Fed proposes loosening up Volcker Rule restrictions

By Andrew A. Turner, J.D.

The Federal Reserve Board has proposed amendments to regulations implementing Volcker Rule restrictions on the ability of banking entities to engage in proprietary trading and have certain interests in, or relationships with, a hedge fund or private equity fund. The proposal was developed jointly with the Office of the Comptroller of the Currency, the Federal Deposit Insurance Corporation, the Securities and Exchange Commission, and the Commodity Futures Trading Commission.

The proposed amendments are intended to clarify what activities are prohibited, focus requirements on entities with large trading operations, and simplify regulatory requirements. Specifically, the proposal would, among other changes:

  • tailor the rule's compliance requirements based on the size of a firm's trading assets and liabilities, with the most stringent requirements applied to firms with the most trading activity;
  • provide more clarity by revising the definition of "trading account" in the rule, in part by relying on commonly used accounting definitions;
  • clarify that firms that trade within appropriately developed internal risk limits are engaged in permissible market making or underwriting activity;
  • streamline the criteria that apply when a banking entity seeks to rely on the hedging exemption from the proprietary trading prohibition;
  • limit the impact of the Volcker rule on the foreign activity of foreign banks; and
  • simplify the trading activity information that banking entities are required to provide to the agencies.

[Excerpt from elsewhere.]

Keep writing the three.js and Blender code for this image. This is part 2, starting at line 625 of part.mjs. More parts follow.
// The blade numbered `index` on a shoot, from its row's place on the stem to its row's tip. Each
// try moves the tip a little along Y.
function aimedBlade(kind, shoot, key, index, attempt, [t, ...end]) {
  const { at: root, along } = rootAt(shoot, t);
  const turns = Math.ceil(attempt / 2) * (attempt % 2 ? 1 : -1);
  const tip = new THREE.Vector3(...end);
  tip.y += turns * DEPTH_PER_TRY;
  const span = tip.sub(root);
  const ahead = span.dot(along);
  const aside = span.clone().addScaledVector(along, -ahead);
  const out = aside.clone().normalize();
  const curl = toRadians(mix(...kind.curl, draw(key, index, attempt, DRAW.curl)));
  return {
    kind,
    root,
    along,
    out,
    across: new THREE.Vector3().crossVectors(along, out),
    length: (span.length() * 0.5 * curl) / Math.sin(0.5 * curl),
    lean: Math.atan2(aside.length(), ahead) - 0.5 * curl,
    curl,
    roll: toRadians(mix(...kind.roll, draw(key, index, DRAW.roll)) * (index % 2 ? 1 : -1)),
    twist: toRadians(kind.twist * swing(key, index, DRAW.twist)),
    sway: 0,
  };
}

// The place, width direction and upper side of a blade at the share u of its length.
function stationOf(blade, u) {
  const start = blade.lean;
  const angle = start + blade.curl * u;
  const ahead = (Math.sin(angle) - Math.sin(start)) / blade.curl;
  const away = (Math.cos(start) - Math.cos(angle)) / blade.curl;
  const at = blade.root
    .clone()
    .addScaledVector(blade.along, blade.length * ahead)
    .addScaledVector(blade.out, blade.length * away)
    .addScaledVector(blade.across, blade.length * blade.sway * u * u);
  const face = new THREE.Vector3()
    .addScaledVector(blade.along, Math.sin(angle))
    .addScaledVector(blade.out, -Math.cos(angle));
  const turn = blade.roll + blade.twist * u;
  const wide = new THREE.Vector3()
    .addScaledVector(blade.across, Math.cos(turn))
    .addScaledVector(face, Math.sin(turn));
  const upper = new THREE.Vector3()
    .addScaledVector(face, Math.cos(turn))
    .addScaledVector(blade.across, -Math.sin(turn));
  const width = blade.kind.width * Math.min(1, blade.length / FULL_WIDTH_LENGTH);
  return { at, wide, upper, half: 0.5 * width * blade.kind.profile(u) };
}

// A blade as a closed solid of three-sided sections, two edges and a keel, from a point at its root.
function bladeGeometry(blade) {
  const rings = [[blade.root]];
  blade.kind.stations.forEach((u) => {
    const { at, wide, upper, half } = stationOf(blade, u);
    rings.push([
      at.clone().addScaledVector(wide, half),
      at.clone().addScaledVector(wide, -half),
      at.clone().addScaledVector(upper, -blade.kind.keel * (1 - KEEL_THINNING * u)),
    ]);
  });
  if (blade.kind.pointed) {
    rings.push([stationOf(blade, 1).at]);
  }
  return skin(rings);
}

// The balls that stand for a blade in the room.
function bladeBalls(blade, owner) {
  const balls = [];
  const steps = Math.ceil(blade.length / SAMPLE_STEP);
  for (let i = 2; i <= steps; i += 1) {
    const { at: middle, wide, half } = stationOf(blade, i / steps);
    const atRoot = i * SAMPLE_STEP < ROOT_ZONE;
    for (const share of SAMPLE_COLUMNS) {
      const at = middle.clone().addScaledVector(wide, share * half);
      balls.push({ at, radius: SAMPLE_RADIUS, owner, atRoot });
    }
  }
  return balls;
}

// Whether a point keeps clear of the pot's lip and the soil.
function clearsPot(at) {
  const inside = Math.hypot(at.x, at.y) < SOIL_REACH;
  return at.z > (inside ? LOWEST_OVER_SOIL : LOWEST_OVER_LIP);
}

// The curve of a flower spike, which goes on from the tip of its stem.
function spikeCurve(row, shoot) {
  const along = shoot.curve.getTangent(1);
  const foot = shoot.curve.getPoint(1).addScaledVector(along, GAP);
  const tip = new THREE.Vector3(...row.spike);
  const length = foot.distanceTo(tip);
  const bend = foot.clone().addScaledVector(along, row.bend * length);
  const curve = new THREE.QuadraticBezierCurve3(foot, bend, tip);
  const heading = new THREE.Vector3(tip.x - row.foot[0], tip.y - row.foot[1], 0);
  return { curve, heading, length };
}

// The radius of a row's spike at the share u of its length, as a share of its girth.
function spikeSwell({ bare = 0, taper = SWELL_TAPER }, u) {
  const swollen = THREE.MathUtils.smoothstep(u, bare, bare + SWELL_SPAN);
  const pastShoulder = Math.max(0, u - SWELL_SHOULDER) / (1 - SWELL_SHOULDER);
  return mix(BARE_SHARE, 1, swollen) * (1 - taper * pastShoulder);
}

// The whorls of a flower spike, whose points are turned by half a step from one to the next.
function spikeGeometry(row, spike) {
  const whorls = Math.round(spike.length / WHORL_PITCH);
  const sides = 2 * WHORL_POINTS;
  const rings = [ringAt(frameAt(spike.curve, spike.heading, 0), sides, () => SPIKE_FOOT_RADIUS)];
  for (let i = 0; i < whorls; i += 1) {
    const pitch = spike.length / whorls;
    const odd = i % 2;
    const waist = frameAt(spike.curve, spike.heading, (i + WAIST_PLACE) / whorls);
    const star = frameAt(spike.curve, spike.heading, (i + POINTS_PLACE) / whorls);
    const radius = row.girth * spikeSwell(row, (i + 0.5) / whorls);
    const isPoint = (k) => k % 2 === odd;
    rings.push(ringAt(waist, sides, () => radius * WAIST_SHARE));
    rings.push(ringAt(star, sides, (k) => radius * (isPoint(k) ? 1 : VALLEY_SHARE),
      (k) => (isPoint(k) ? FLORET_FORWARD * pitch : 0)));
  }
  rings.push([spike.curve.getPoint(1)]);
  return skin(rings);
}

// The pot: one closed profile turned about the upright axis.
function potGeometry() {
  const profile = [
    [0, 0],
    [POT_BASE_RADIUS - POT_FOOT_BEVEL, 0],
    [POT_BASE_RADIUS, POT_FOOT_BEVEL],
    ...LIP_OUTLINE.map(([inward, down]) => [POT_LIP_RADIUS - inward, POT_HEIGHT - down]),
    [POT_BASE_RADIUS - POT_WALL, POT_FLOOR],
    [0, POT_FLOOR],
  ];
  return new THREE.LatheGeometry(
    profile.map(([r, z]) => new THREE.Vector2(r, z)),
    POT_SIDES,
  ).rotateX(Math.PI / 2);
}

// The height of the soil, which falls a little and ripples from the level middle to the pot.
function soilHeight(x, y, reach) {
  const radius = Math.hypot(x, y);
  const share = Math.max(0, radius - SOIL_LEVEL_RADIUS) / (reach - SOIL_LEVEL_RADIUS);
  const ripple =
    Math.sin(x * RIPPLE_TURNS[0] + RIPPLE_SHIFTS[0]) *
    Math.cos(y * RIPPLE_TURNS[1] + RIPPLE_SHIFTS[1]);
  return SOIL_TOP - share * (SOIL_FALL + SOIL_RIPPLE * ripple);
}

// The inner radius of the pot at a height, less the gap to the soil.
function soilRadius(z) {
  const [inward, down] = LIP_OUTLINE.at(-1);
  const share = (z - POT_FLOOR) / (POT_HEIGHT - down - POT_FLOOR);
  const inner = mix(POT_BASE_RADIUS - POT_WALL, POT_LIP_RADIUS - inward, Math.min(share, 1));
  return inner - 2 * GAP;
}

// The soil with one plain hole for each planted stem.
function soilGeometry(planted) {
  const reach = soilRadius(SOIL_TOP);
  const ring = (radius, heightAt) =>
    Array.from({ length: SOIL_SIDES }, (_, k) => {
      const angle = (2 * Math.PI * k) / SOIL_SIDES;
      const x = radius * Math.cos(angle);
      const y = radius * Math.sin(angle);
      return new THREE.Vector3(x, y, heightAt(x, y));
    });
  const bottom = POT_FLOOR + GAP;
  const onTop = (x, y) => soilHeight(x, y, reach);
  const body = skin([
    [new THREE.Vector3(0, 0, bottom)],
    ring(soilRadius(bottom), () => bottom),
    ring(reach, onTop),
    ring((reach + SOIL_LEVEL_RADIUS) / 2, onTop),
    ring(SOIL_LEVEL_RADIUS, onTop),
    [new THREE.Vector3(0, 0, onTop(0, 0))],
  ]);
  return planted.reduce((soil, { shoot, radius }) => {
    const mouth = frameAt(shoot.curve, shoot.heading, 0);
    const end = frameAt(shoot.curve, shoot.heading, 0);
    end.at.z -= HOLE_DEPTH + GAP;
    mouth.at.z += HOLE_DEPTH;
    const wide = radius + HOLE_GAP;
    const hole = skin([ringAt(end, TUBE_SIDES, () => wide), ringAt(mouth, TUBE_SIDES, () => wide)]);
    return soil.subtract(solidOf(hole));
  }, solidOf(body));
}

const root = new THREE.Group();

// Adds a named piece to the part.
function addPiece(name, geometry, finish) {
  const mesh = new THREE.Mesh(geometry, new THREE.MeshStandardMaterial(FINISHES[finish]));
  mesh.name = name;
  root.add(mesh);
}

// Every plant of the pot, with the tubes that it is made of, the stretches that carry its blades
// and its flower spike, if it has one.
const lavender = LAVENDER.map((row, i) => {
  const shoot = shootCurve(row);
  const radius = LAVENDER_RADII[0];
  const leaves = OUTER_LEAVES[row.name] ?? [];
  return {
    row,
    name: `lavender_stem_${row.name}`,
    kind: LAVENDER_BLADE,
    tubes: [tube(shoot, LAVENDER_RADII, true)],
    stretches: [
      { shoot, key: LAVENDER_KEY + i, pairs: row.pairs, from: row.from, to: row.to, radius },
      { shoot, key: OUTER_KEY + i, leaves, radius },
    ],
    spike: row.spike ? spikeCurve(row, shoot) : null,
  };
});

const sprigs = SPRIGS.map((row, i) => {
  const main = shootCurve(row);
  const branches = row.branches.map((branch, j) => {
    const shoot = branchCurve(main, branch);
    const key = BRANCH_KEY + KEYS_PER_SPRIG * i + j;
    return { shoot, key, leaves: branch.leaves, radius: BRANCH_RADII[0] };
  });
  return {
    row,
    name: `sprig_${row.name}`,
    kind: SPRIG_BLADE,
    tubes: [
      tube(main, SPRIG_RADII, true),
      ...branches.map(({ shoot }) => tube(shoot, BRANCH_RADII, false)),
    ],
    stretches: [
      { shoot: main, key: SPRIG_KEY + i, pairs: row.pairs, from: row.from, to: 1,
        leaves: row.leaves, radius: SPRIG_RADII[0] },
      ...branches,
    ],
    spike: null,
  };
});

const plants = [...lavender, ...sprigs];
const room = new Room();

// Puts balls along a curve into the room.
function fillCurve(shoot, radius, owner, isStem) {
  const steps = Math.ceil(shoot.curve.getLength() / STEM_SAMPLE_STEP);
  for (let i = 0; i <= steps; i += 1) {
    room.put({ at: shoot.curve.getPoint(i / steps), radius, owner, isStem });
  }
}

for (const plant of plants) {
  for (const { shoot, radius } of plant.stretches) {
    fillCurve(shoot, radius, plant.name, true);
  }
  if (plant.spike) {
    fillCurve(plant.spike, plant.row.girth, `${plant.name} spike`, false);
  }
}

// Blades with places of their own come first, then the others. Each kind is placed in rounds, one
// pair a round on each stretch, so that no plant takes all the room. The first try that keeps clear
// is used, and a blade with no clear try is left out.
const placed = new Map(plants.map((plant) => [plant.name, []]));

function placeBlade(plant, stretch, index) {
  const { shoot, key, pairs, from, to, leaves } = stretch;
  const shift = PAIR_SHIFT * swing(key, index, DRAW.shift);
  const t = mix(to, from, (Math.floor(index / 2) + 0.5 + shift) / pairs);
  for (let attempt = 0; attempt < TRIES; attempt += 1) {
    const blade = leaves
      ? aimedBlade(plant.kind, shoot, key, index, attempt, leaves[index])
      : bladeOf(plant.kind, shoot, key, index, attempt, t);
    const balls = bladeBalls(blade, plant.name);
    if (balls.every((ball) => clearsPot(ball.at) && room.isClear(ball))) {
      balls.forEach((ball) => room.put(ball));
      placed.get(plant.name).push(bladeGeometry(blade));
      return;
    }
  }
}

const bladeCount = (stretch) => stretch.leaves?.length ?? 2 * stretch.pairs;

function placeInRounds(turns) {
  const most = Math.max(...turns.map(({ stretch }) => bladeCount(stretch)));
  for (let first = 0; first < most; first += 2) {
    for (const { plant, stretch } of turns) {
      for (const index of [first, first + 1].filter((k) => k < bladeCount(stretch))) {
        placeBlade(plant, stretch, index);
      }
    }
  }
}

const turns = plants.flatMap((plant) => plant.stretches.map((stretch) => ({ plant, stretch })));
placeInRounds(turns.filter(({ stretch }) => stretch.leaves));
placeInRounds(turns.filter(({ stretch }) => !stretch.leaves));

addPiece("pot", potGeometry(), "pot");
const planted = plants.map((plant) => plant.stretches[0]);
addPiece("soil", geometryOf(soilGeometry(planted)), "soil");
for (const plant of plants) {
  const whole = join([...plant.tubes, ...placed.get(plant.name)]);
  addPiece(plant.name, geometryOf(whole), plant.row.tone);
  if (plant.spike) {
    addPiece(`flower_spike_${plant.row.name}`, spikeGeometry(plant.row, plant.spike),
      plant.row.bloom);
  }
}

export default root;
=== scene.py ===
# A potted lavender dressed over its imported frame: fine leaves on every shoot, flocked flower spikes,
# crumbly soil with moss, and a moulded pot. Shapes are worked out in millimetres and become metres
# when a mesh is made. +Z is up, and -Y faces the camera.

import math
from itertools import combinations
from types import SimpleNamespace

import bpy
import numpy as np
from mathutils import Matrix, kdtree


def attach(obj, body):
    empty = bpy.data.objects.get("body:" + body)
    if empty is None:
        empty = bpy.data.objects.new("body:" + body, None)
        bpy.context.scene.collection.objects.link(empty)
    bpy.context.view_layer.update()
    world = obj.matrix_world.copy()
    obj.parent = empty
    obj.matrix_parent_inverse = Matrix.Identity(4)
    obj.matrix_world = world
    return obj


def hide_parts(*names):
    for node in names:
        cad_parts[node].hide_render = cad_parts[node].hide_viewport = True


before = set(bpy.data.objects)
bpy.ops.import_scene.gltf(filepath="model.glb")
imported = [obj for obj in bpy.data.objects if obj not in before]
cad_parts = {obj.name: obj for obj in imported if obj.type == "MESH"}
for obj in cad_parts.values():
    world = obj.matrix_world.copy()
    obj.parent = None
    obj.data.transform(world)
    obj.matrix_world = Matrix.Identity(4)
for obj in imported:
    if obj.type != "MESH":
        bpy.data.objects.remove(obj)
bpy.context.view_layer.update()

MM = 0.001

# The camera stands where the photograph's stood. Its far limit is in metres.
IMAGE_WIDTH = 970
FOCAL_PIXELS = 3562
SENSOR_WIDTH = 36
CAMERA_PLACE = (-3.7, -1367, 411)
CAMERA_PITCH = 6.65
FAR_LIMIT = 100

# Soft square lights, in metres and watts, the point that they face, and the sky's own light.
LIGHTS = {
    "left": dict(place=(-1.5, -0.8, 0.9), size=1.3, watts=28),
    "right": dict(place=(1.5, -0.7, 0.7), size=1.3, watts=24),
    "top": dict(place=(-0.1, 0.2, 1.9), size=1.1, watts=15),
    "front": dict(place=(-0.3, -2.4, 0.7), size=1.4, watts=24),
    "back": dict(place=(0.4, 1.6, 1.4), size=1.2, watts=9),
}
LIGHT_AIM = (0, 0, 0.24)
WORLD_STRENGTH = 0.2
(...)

After five years of experience in applying the Volcker Rule, Federal Reserve Board Chair Jerome Powell views the proposal as a way to tailor requirements so firms that do modest amounts of trading will face fewer demands. Similarly, Fed Vice Chair Randal K. Quarles emphasized that categorization of three tiers of firms based on trading activity levels in the proposal will align compliance requirements with the level of trading activity.

"Rather than requiring banking institutions to undertake specific quantitative analyses prescribed by the regulators, the proposed revisions would require banking institutions to establish internal risk limits to achieve the principle of not exceeding the reasonably expected near-term demands of customers, subject to supervisory review," Fed Governor Lael Brainard added.

Two information collections were issued with the proposal—Information Schedules and a Quantitative Measurements Daily Schedule.

There will be a 60 day comment period.